By Dick Breckenridge, Regional Program Manager for the BlueGreen Alliance in Illinois.
Last week, the U.S. Environmental Protection Agency (EPA) held a hearing in Chicago about the Clean Energy Incentive Program—a component of the EPA’s Clean Power Plan. The incentive program is designed to help low-income communities get access to renewable energy and energy efficiency. It is a great example of how a policy that reduces pollution and saves consumers money—for example, by making affordable multi-family housing more energy efficient—can also create good jobs.
I spoke at a rally in Chicago that took place during an EPA hearing on the incentive program to push for the Clean Energy Incentive Program to be designed to deliver good, lasting jobs and economic benefits to all communities—particularly those most impacted by pollution and climate change.
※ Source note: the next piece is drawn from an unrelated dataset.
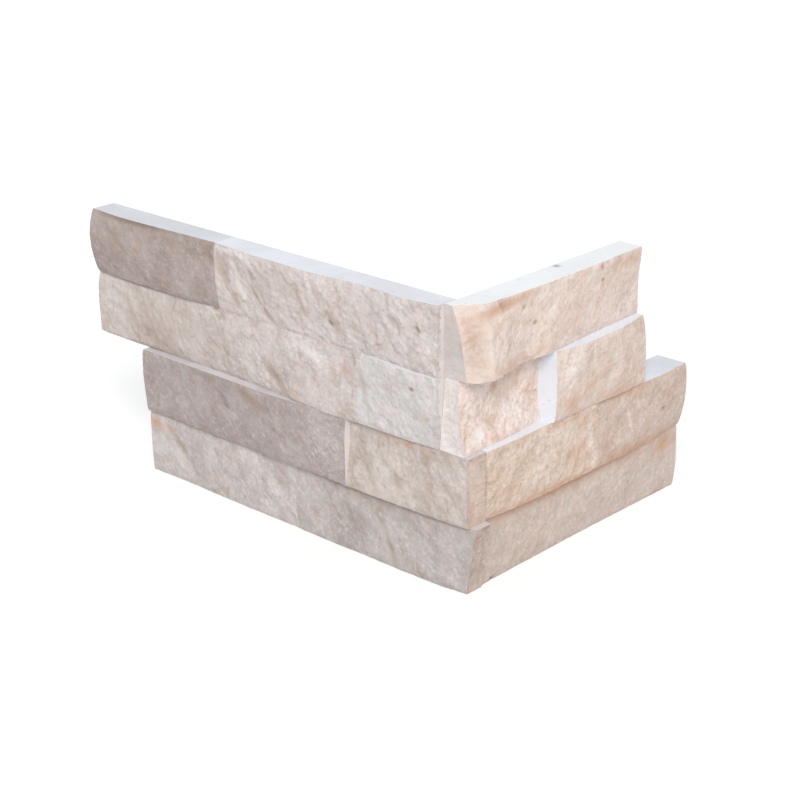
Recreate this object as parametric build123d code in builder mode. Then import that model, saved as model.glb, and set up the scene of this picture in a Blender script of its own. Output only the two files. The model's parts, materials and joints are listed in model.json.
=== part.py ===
from build123d import *
from math import ceil, cos, pi, sin
import os

# Outside corner of split-face stone cladding, in millimetres, Z up.
# The origin is the inner arris of the corner, at the bed of the lowest course.
# The long leg runs along -X with its sawn back on the plane Y = 0 and its split
# face towards -Y. The short leg runs along +Y with its back on X = 0 and its
# split face towards +X. Courses are counted from the top.

# Coursing and the two legs
course_height = 38.1     # sawn height of a strip
courses = 4
long_leg = 265.0         # inner arris to the end of courses 1 and 2
short_leg = 132.0        # inner arris to the end of courses 1 and 2
interlock = 39.5         # what courses 3 and 4 give up on the long leg and gain on the short one

# Butt joints along the legs, each measured from the inner arris
long_joint_1 = 161.5
long_joint_2 = 54.2
long_joint_3 = 63.6
long_joint_4 = 104.3
short_joint_2 = 55.8
short_joint_2_bed = 52.0 # this joint leans, so it has another place at the bed
short_joint_3 = 91.3

# How far each through stone runs past the inner arris, to close the corner.
# Two of these ends are split as well and lean, so that they have a lap at the bed too.
lap_1 = 9.0
lap_2 = 8.5
lap_2_bed = 13.0
lap_3 = 20.0
lap_4 = 24.0
lap_4_bed = 17.5

# The slab, and what the splitter leaves of it
slab = 34.0              # thickness of the sawn slab that a strip is split from
strip = 15.0             # usual thickness of a strip; each stone's own is given as shares of it
station_pitch = 12.0     # spacing of the sections that a split face is drawn through
arris_break = 0.4        # what spalls off the upper and lower arris
arris_height = 2.6       # how far down the face the spall reaches
knock_depth = 3.0        # what is knocked off the lower arris of the stone that overhangs the step
overcut = 2.0            # how far a cutting tool runs past the stone

# Relief of a split face: its depth, and the length and height of its three waves
relief = 1.5
swell_length, swell_height = 120.0, 88.0
slant_length, slant_height = 52.0, 61.0
ripple_length, ripple_height = 26.0, 33.0

long_lower = long_leg - interlock
short_lower = short_leg + interlock


def bed_of(course):
    """Height of the underside of a course above the lowest bed."""
    return (courses - course) * course_height


def across_long(s):
    """Section plane across the long leg: x outwards from the back, y up."""
    return Plane(origin=(-s, 0, 0), x_dir=(0, -1, 0), z_dir=(-1, 0, 0))


def across_short(s):
    """Section plane across the short leg: x outwards from the back, y up."""
    return Plane(origin=(0, s, 0), x_dir=(1, 0, 0), z_dir=(0, -1, 0))


def riven(s, z, grain, rough):
    """Relief of a riven face: a long swell, a slanting wave and a short ripple."""
    swell = sin(2 * pi * s / swell_length + 2.1 * grain) * cos(2 * pi * z / swell_height + 1.3 * grain)
    slant = sin(2 * pi * (s / slant_length - z / slant_height) + 3.7 * grain)
    ripple = sin(2 * pi * (s / ripple_length + z / ripple_height) + 5.9 * grain)
    return rough * relief * (0.5 * swell + 0.32 * slant + 0.18 * ripple)


def along(shares, u):
    """Thickness at the share u of a stone's length, from evenly spaced shares of a strip."""
    place = u * (len(shares) - 1)
    i = min(int(place), len(shares) - 2)
    return strip * (shares[i] + (place - i) * (shares[i + 1] - shares[i]))


def strip_face(across, start, course):
    """Sawn strip seen end-on at its start: the slab's thickness by the course height."""
    with BuildSketch(across(start)) as face:
        with Locations((0, bed_of(course))):
            Rectangle(slab, course_height, align=(Align.MIN, Align.MIN))
    return face.sketch


def waste(across, start, end, course, top, bed, belly, rough, grain, knock=0.0, chip=None):
    """Sections through the stone that the splitter knocks off the face of a strip.

    top and bed give the thickness left along the two arrises, belly swells the middle
    of the face from start to end, knock takes the lower arris off towards the end, and
    chip, a thickness at the bed with slopes along and up the face, slants the start.
    """
    foot = bed_of(course)
    steps = max(2, ceil((end - start) / station_pitch))
    heights = [0, arris_height, course_height * 0.22, course_height * 0.42,
               course_height * 0.62, course_height * 0.8, course_height - arris_height, course_height]
    sections = []
    for i in range(steps + 1):
        u = i / steps
        s = start + u * (end - start)
        swell = along(belly, u)
        outline = []
        for z in heights:
            v = z / course_height
            t = (1 - v) * along(bed, u) + v * along(top, u) + swell * 4 * v * (1 - v)
            t += riven(s, foot + z, grain, rough) * (0.15 + 0.85 * sin(pi * v))
            if z in (0, course_height):
                t -= arris_break
            if z == 0:
                t -= knock * max(0.0, (u - 0.7) / 0.3)
            if chip:
                t = min(t, strip * chip[0] + chip[1] * (s - start) - chip[2] * z)
            outline.append((t, foot + z))
        outline = [(outline[0][0], foot - overcut)] + outline + [(outline[-1][0], foot + course_height + overcut)]
        outline += [(slab + overcut, foot + course_height + overcut), (slab + overcut, foot - overcut)]
        if i in (0, steps):
            s += overcut * (1 if i else -1)
        with BuildSketch(across(s)) as section:
            with BuildLine():
                Polyline(*outline, close=True)
            make_face()
        sections.append(section.sketch)
    return sections


def past_lean(side, at_bed, at_top, course):
    """What is cut off a leaning end, seen from the side, with the end towards +x."""
    foot, head = bed_of(course), bed_of(course) + course_height
    far = max(at_bed, at_top) + overcut
    with BuildSketch(side) as wedge:
        with BuildLine():
            Polyline((at_bed, foot), (at_top, head), (far, head), (far, foot), close=True)
        make_face()
    return wedge.sketch


# Sides of the short leg, with the end at the corner or the far end towards +x
short_side_near = Plane(origin=(0, 0, 0), x_dir=(0, -1, 0), z_dir=(-1, 0, 0))
short_side_far = Plane(origin=(0, 0, 0), x_dir=(0, 1, 0), z_dir=(1, 0, 0))


# LONG LEG, course 1: a stone with a belly at the end, a rough one up to the corner
with BuildPart() as long_1_end:
    extrude(strip_face(across_long, long_joint_1, 1), amount=long_leg - long_joint_1)
    loft(waste(across_long, long_joint_1, long_leg, 1,
               top=(1.00, 1.08, 1.14, 1.19, 1.05), bed=(0.87, 0.99, 1.02, 1.01, 0.95),
               belly=(0.08, 0.26), rough=0.8, grain=1.0), ruled=True, mode=Mode.SUBTRACT)
long_1_end.part.label = "long_1_end"

with BuildPart() as long_1_corner:
    extrude(strip_face(across_long, 0, 1), amount=long_joint_1)
    loft(waste(across_long, 0, long_joint_1, 1,
               top=(0.92, 1.17, 1.03, 1.05, 1.20, 1.20, 1.18, 1.13, 1.00),
               bed=(0.97, 0.98, 0.86, 0.86, 0.90, 0.91, 0.91, 0.88, 0.87),
               belly=(0.04, 0.08), rough=1.2, grain=2.0), ruled=True, mode=Mode.SUBTRACT)
long_1_corner.part.label = "long_1_corner"

# Course 2: a long stone with its lower arris knocked off where it overhangs, a short one
with BuildPart() as long_2_end:
    extrude(strip_face(across_long, long_joint_2, 2), amount=long_leg - long_joint_2)
    loft(waste(across_long, long_joint_2, long_leg, 2,
               top=(0.84, 0.88, 0.91, 0.89, 0.87, 0.85, 0.87, 0.88, 0.91),
               bed=(1.03, 1.15, 1.03, 0.87, 0.84, 0.84, 0.87, 0.96, 1.03),
               belly=(0.08, 0.08), rough=1.0, grain=3.0, knock=knock_depth), ruled=True, mode=Mode.SUBTRACT)
long_2_end.part.label = "long_2_end"

with BuildPart() as long_2_corner:
    extrude(strip_face(across_long, 0, 2), amount=long_joint_2)
    loft(waste(across_long, 0, long_joint_2, 2,
               top=(1.04, 1.14, 1.02, 0.84), bed=(0.94, 1.06, 1.04, 1.03),
               belly=(-0.02, 0.08), rough=1.0, grain=3.0), ruled=True, mode=Mode.SUBTRACT)
long_2_corner.part.label = "long_2_corner"

# Course 3: a thick smooth stone, then a rough one set back that closes the corner
with BuildPart() as long_3_end:
    extrude(strip_face(across_long, long_joint_3, 3), amount=long_lower - long_joint_3)
    loft(waste(across_long, long_joint_3, long_lower, 3,
               top=(1.03, 1.13, 1.27, 1.23, 1.21, 1.20, 1.17), bed=(1.11, 1.05, 1.15, 1.02, 1.10, 1.00, 1.08),
               belly=(0.04, 0.04), rough=0.6, grain=5.0), ruled=True, mode=Mode.SUBTRACT)
long_3_end.part.label = "long_3_end"

with BuildPart() as long_3_corner:
    extrude(strip_face(across_long, -lap_3, 3), amount=long_joint_3 + lap_3)
    loft(waste(across_long, -lap_3, long_joint_3, 3,
               top=(0.97, 0.90, 0.85, 0.77, 0.76), bed=(0.94, 1.04, 1.06, 1.10, 1.08),
               belly=(0.03, 0.0), rough=0.9, grain=6.0), ruled=True, mode=Mode.SUBTRACT)
long_3_corner.part.label = "long_3_corner"

# Course 4: two flatter stones, the inner one through to the corner with a leaning end
with BuildPart() as long_4_end:
    extrude(strip_face(across_long, long_joint_4, 4), amount=long_lower - long_joint_4)
    loft(waste(across_long, long_joint_4, long_lower, 4,
               top=(0.82, 0.83, 0.84, 0.80, 0.94), bed=(0.93, 0.94, 0.93, 0.88, 0.92),
               belly=(0.04, 0.05), rough=0.6, grain=7.0), ruled=True, mode=Mode.SUBTRACT)
long_4_end.part.label = "long_4_end"

with BuildPart() as long_4_corner:
    past_corner_4 = max(lap_4, lap_4_bed)
    extrude(strip_face(across_long, -past_corner_4, 4), amount=long_joint_4 + past_corner_4)
    loft(waste(across_long, -past_corner_4, long_joint_4, 4,
               top=(0.80, 0.87, 0.82, 0.79, 0.80, 0.82), bed=(0.72, 0.95, 0.95, 0.95, 0.97, 0.93),
               belly=(0.02, 0.04), rough=0.6, grain=8.0), ruled=True, mode=Mode.SUBTRACT)
    extrude(past_lean(Plane.XZ, lap_4_bed, lap_4, 4), amount=slab + overcut, both=True, mode=Mode.SUBTRACT)
long_4_corner.part.label = "long_4_corner"

# SHORT LEG, course 1: one stone with its corner knocked off at a slant, thinnest at the top
with BuildPart() as short_1:
    extrude(strip_face(across_short, -lap_1, 1), amount=-(short_leg + lap_1))
    loft(waste(across_short, -lap_1, short_leg, 1,
               top=(0.93, 1.13, 1.19, 1.21, 1.19, 1.15, 1.10, 1.04),
               bed=(1.68, 1.48, 1.02, 1.30, 1.18, 1.07, 1.00, 0.92),
               belly=(0.12, -0.04), rough=0.8, grain=9.0, chip=(0.87, 0.95, 0.17)), ruled=True, mode=Mode.SUBTRACT)
short_1.part.label = "short_1"

# Course 2: a thin rough stone at the corner, then a thick one with its sawn end in view
with BuildPart() as short_2_corner:
    past_corner_2 = max(lap_2, lap_2_bed)
    stop_2 = max(short_joint_2, short_joint_2_bed)
    extrude(strip_face(across_short, -past_corner_2, 2), amount=-(stop_2 + past_corner_2))
    loft(waste(across_short, -past_corner_2, stop_2, 2,
               top=(0.62, 0.66, 0.60, 0.64, 0.78), bed=(1.12, 1.15, 1.10, 1.02, 0.85),
               belly=(-0.14, -0.25), rough=0.9, grain=10.0), ruled=True, mode=Mode.SUBTRACT)
    extrude(past_lean(short_side_near, lap_2_bed, lap_2, 2),
            amount=slab + overcut, both=True, mode=Mode.SUBTRACT)
    extrude(past_lean(short_side_far, short_joint_2_bed, short_joint_2, 2),
            amount=slab + overcut, both=True, mode=Mode.SUBTRACT)
short_2_corner.part.label = "short_2_corner"

with BuildPart() as short_2_end:
    start_2 = min(short_joint_2, short_joint_2_bed)
    extrude(strip_face(across_short, start_2, 2), amount=-(short_leg - start_2))
    loft(waste(across_short, start_2, short_leg, 2,
               top=(1.22, 1.60, 1.54, 1.48, 1.18), bed=(1.45, 1.41, 1.40, 1.46, 1.40),
               belly=(0.09, 0.04), rough=0.6, grain=11.0), ruled=True, mode=Mode.SUBTRACT)
    extrude(past_lean(short_side_near, -short_joint_2_bed, -short_joint_2, 2),
            amount=slab + overcut, both=True, mode=Mode.SUBTRACT)
short_2_end.part.label = "short_2_end"

# Course 3
with BuildPart() as short_3_corner:
    extrude(strip_face(across_short, 0, 3), amount=-short_joint_3)
    loft(waste(across_short, 0, short_joint_3, 3,
               top=(1.40, 1.42, 1.38, 1.32, 1.33), bed=(1.27, 1.40, 1.44, 1.42, 1.40),
               belly=(0.04, 0.04), rough=0.8, grain=12.0), ruled=True, mode=Mode.SUBTRACT)
short_3_corner.part.label = "short_3_corner"

with BuildPart() as short_3_end:
    extrude(strip_face(across_short, short_joint_3, 3), amount=-(short_lower - short_joint_3))
    loft(waste(across_short, short_joint_3, short_lower, 3,
               top=(1.20, 1.30, 1.48, 1.33), bed=(1.38, 1.41, 1.32, 1.07),
               belly=(0.02, 0.16), rough=0.6, grain=13.0), ruled=True, mode=Mode.SUBTRACT)
short_3_end.part.label = "short_3_end"

# Course 4: one smooth stone
with BuildPart() as short_4:
    extrude(strip_face(across_short, 0, 4), amount=-short_lower)
    loft(waste(across_short, 0, short_lower, 4,
               top=(1.04, 1.04, 1.07, 1.16, 1.24, 1.03), bed=(1.12, 1.05, 1.00, 0.98, 0.98, 0.96),
               belly=(0.05, 0.04), rough=0.6, grain=14.0), ruled=True, mode=Mode.SUBTRACT)
short_4.part.label = "short_4"

os.makedirs("parts", exist_ok=True)
stones = (long_1_end, long_1_corner, long_2_end, long_2_corner, long_3_end, long_3_corner,
          long_4_end, long_4_corner, short_1, short_2_corner, short_2_end, short_3_corner,
          short_3_end, short_4)
for stone in stones:
    export_step(stone.part, f"parts/{stone.part.label}.step")
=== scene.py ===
# %% [markdown]
# # A travertine cladding corner
# The real object is an outside corner of stacked stone: sawn strips of travertine
# whose faces were split off with a blade, glued edge to edge in four courses. Two legs
# meet at a right angle, and their ends are stepped so that the next panel locks in.
# The solids of the fourteen stones come with the frame. This lesson dresses each of
# them: a dense skin takes its outline from the solid, gets the broken relief of split
# stone, and is coloured by nodes.

# %% Load the frame
import json
import math

import bmesh
import bpy
from mathutils import Matrix, Vector, noise
from mathutils.bvhtree import BVHTree


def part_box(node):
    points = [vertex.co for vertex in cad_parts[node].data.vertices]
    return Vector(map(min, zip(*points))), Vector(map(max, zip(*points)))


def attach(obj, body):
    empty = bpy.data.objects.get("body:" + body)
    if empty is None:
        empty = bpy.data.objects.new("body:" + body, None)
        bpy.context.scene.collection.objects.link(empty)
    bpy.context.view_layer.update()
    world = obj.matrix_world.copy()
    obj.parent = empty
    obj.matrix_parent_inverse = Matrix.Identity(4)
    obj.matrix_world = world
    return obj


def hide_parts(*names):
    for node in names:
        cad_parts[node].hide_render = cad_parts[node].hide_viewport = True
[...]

The incentive program has matching funds that can be used by our state and others around the country to make sure those who are the most impacted by climate change have access to clean energy and energy efficiency savings, while also creating good local jobs and career paths in the efficiency sector.
The EPA itself has recognized that there have been historic economic, logistical, and information barriers to implementing demand-side energy efficiency programs in low-income communities. We can help fix that with a smart, strong Clean Energy Incentive Program. It should retain a core focus on delivering benefits to low-income households and communities. It should also jumpstart improvements to low-income residential and multi-family housing.